In England Alexander J. Ellis (1814-90) presented to English children as well as to
foreigners, an alphabet (Phonotype, 1847). He also developed other types of alphabet
notably Glossic and Palaeotype.
The Twentieth Century
In the present century phonetics has developed immensely into various branches and is mature
enough to claim an independent status as a discipline. Already some linguists have talked about
linguistic sciences— by which they mean phonetics and linguistics, the former dealing with the
general properties of human sound making the latter with those properties which are of importance
in the system of a particular language. The focus of interest in this century has been to find out
accurate and precise ways of the modern age. Spectographs, oscillographs, sound-monitoring
machines, tape-recorders, and a number of other electronic devices developed by communications
engineering have been greatly helpful in studying sounds. The aim of phonetics now-a-days is not
to provide a notation: it is to analyse speech into its basic units, which may thereafter be transcribed
in some way. Hence the phonetic description is primary: a notation secondary. The contribution of
Daniel Jones, Abercrombie, Gimson in Britain and of Roman Jakobson, Morris Halle, Chomsky,
Trager and Smith in the United States, besides a host of European and Russian scholars, to the
study of speech-sounds is of considerable significance.
4.3 Branches of Phonetics
The study of phonetics can be divided into three main branches: Acoustic, Auditory and
Articulatory.
4.3.1 Acoustic Phonetics
Acoustic phoneticians analyse the speech waves with the help of instruments; they attempt to
describe the physical properties of the stream of sound that issues forth from the mouth of a
speaker.
It is in the field of acoustic phonetics that the most striking developments have taken place since
the Second World War.
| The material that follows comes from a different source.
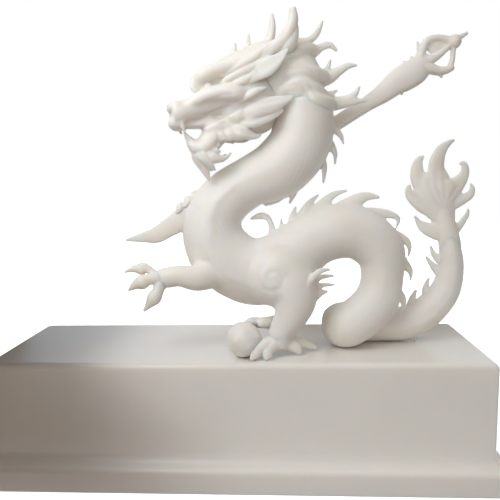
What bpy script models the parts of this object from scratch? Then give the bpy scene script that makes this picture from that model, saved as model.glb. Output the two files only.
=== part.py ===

Complex sound waves produced in speech can be analysed into their
component frequencies and relative amplitudes. Considerable progress has also been made in
speech-synthesis. Acoustic analysis has confirmed (if confirmation was needed) that speech is not
made up of a sequence of discrete sounds. The articulatory features of rounding of voice, of
nasality, of obstruction and of friction can also be identified acoustically. Acoustic phonetics has
achieved a good deal of success in matters of the study of the sound of vowels, but regarding
consonants it has not reached final conclusions.